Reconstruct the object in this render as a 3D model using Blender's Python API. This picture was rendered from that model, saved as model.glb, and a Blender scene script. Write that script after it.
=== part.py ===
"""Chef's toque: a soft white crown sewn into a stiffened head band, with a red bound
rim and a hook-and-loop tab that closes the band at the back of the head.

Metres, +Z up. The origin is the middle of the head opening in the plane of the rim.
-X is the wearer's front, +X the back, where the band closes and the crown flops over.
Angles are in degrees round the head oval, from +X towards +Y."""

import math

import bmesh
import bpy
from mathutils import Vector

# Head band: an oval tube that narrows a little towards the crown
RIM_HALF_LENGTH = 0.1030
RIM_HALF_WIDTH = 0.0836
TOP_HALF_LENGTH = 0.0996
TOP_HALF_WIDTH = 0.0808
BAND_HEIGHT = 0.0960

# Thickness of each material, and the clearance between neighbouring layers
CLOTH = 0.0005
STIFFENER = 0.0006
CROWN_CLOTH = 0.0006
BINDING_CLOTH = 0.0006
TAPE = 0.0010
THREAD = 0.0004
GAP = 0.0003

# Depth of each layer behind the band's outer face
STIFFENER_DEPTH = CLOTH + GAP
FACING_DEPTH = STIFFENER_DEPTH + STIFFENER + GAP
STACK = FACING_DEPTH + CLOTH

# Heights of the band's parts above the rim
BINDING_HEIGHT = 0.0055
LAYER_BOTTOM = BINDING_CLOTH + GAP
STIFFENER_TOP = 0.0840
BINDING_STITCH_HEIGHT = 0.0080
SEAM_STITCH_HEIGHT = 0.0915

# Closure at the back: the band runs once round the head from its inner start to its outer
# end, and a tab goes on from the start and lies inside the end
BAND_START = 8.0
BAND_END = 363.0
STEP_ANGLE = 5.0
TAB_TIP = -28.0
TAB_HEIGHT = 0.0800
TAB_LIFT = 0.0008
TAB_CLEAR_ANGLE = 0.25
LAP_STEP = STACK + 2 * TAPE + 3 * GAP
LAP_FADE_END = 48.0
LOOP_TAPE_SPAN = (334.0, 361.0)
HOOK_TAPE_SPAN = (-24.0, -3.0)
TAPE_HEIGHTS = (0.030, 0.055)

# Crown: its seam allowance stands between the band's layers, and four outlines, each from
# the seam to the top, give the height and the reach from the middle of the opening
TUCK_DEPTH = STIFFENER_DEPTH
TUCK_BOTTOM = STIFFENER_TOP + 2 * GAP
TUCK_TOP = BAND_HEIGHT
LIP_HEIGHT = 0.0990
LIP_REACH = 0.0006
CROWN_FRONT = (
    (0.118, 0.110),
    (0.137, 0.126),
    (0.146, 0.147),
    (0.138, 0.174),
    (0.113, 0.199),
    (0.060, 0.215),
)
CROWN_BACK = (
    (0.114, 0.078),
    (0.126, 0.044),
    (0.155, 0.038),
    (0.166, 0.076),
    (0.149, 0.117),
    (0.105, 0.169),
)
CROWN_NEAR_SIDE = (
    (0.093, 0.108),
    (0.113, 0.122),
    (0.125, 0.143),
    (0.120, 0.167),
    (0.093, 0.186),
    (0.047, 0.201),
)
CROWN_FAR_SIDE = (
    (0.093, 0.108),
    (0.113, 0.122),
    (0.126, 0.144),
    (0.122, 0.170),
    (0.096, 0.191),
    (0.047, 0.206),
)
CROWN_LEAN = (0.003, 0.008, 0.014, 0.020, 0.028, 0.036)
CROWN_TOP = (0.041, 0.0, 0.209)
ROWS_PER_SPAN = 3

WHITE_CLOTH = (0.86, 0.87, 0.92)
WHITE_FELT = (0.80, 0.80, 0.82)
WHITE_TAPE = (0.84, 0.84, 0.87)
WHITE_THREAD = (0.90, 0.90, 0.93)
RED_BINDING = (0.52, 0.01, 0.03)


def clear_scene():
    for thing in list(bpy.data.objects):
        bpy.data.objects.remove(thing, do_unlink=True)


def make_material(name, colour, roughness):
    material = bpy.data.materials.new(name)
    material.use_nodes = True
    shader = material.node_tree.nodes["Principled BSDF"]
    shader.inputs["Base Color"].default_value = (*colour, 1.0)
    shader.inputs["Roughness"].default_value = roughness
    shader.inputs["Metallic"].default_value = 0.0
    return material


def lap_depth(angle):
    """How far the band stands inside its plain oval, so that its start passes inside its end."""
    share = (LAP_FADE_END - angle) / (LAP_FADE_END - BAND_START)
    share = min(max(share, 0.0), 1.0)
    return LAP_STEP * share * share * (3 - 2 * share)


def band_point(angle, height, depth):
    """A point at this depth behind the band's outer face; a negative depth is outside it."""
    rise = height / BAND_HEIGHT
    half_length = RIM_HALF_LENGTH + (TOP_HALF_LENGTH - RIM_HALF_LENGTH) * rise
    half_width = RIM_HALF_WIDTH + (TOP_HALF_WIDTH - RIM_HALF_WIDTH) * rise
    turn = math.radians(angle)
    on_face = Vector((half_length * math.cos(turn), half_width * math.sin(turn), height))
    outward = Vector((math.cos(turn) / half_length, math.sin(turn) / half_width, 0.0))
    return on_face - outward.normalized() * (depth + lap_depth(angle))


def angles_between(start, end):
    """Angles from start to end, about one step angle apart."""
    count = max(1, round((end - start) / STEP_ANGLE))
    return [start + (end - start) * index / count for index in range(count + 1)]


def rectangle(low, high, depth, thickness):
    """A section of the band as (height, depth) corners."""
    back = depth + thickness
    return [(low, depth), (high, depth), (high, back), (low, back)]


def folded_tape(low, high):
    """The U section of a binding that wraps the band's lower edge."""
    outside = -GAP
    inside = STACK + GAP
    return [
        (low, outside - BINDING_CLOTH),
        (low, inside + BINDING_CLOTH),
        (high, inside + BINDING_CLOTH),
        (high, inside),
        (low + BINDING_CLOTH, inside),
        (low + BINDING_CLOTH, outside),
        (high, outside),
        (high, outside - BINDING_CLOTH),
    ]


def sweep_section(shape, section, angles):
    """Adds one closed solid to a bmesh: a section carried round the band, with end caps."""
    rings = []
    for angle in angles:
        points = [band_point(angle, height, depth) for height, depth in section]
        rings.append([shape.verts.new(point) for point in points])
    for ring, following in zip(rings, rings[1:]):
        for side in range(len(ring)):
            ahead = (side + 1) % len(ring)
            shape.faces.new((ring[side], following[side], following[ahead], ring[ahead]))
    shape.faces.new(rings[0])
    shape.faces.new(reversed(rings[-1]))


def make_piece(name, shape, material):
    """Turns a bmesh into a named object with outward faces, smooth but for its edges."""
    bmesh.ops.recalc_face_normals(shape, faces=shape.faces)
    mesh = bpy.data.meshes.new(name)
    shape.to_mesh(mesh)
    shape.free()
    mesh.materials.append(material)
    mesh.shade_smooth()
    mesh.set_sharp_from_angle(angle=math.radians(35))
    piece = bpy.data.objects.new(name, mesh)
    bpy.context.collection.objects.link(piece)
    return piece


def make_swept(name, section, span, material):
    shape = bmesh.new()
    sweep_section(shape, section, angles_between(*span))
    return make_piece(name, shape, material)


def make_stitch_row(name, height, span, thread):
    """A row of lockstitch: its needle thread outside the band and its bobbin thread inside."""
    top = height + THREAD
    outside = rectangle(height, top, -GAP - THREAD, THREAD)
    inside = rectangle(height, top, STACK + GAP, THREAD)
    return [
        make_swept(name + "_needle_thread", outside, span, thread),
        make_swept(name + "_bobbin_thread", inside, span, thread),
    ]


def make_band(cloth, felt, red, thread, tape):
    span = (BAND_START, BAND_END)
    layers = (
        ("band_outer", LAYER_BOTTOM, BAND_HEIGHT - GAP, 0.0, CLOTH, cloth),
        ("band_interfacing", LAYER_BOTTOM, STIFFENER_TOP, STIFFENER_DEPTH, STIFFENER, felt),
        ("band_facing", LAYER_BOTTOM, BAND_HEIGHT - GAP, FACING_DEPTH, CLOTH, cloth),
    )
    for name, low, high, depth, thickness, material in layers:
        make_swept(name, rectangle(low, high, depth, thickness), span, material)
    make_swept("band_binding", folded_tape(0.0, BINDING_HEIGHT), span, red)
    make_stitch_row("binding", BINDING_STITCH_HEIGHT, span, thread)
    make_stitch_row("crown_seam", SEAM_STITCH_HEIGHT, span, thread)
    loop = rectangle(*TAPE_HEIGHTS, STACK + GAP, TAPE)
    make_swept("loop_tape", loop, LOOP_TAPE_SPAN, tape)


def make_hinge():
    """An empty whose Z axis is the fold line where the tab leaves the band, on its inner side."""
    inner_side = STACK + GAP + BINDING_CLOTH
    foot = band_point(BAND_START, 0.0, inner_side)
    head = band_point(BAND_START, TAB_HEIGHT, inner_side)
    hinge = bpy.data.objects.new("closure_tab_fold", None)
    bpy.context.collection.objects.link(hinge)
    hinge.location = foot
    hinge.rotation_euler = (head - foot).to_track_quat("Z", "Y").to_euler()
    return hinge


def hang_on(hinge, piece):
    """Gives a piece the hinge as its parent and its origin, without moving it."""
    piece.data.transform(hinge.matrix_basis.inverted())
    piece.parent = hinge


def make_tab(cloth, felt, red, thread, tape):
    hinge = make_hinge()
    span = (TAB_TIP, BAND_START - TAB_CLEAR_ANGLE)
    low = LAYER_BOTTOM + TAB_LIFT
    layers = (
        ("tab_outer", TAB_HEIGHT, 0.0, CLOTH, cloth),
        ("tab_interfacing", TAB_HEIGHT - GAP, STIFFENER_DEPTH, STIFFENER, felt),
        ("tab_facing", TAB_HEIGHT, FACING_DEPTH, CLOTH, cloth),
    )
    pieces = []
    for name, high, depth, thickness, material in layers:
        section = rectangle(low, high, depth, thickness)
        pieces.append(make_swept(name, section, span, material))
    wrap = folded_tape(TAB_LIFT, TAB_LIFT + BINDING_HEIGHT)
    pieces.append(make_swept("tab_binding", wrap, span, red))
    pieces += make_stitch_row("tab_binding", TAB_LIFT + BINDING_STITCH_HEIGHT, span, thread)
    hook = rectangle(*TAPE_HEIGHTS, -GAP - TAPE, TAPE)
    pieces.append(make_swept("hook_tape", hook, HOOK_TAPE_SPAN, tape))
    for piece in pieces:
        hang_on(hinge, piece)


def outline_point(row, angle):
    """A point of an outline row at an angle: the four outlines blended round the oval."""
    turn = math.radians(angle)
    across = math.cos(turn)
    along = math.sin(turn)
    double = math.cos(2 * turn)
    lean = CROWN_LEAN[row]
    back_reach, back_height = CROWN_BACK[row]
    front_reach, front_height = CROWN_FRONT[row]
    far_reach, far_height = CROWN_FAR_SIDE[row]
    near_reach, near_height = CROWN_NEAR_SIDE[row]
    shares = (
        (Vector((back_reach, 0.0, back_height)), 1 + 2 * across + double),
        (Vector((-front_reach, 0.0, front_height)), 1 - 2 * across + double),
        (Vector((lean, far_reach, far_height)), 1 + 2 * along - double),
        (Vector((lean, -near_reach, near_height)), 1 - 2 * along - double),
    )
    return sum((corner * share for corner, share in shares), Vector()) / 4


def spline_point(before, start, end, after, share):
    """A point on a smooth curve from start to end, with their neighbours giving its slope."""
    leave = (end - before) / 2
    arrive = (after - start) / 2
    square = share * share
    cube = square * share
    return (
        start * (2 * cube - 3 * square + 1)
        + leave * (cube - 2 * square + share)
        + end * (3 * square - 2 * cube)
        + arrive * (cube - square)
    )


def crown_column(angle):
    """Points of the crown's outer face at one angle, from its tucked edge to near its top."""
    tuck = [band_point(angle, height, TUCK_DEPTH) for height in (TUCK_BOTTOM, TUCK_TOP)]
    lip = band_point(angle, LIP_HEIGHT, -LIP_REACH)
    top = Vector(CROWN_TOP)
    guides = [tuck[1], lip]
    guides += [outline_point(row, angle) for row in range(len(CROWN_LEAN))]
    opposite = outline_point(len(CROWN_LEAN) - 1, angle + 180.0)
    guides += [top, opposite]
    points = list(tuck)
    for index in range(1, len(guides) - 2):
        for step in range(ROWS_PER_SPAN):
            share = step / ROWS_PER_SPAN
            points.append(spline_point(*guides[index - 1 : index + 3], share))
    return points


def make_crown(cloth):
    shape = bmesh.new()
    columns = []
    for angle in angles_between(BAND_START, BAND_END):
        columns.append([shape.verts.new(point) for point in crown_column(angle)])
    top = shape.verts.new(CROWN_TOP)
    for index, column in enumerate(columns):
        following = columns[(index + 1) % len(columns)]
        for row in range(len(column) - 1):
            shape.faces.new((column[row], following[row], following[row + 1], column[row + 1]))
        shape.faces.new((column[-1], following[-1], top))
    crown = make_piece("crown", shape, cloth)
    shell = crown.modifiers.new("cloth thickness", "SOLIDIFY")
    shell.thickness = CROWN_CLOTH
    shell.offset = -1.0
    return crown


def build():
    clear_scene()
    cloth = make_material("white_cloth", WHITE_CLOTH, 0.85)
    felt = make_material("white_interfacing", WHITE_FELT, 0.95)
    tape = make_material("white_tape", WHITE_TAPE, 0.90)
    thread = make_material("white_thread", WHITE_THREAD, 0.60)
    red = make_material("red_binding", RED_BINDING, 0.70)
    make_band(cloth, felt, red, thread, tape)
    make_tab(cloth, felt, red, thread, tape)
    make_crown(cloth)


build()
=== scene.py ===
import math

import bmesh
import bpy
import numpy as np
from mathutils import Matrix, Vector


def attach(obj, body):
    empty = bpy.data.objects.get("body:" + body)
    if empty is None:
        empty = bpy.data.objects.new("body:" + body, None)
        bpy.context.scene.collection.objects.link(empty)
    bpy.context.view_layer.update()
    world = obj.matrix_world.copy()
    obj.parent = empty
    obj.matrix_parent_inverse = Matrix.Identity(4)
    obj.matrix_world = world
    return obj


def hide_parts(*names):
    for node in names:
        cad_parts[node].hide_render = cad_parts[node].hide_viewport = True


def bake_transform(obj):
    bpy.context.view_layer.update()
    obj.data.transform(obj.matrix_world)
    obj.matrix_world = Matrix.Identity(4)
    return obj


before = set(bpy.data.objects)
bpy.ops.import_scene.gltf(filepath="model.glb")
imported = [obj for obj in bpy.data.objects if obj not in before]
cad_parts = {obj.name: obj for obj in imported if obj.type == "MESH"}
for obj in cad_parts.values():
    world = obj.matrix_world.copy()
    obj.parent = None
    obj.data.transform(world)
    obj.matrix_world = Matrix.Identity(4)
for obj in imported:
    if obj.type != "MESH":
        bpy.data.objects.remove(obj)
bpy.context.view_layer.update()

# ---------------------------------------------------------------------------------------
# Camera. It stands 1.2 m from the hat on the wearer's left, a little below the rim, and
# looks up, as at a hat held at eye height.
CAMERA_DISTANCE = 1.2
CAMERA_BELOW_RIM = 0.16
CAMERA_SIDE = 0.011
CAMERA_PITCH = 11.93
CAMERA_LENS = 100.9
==
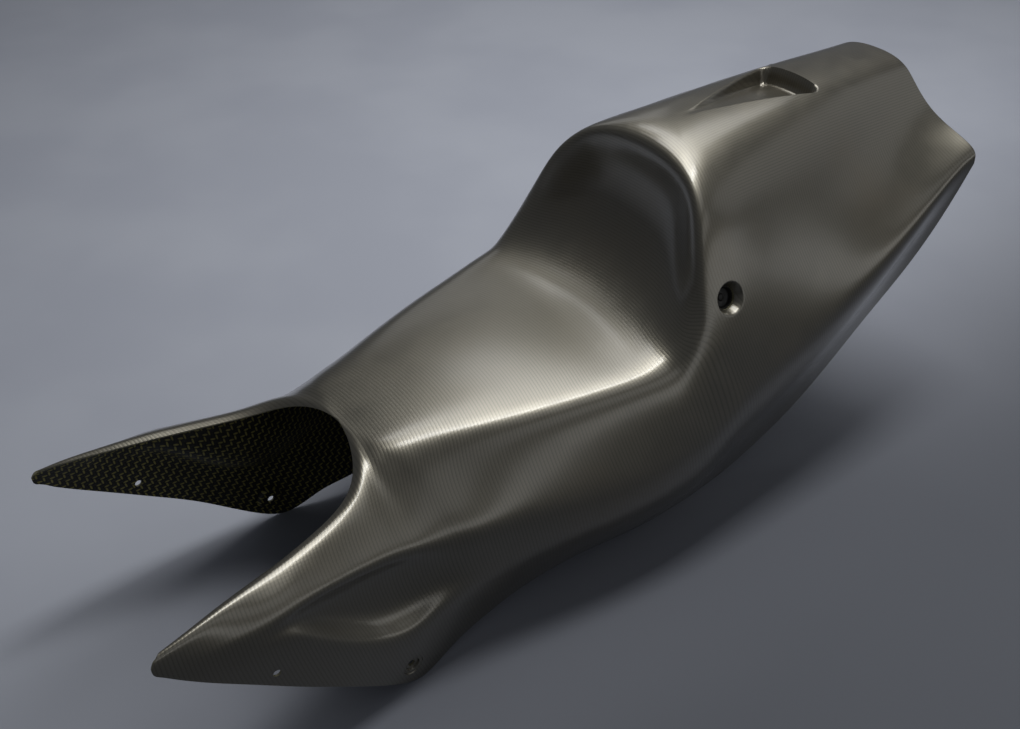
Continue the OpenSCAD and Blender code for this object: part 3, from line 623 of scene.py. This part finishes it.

Directions: Your task is to repeat the lines from the one containing "shape.faces.new((column[-1], following[-1], top))" to the one containing "obj.matrix_parent_inverse = Matrix.Identity(4)", both lines included. Leave out every other line.

Reply:
        shape.faces.new((column[-1], following[-1], top))
    crown = make_piece("crown", shape, cloth)
    shell = crown.modifiers.new("cloth thickness", "SOLIDIFY")
    shell.thickness = CROWN_CLOTH
    shell.offset = -1.0
    return crown


def build():
    clear_scene()
    cloth = make_material("white_cloth", WHITE_CLOTH, 0.85)
    felt = make_material("white_interfacing", WHITE_FELT, 0.95)
    tape = make_material("white_tape", WHITE_TAPE, 0.90)
    thread = make_material("white_thread", WHITE_THREAD, 0.60)
    red = make_material("red_binding", RED_BINDING, 0.70)
    make_band(cloth, felt, red, thread, tape)
    make_tab(cloth, felt, red, thread, tape)
    make_crown(cloth)


build()
=== scene.py ===
import math

import bmesh
import bpy
import numpy as np
from mathutils import Matrix, Vector


def attach(obj, body):
    empty = bpy.data.objects.get("body:" + body)
    if empty is None:
        empty = bpy.data.objects.new("body:" + body, None)
        bpy.context.scene.collection.objects.link(empty)
    bpy.context.view_layer.update()
    world = obj.matrix_world.copy()
    obj.parent = empty
    obj.matrix_parent_inverse = Matrix.Identity(4)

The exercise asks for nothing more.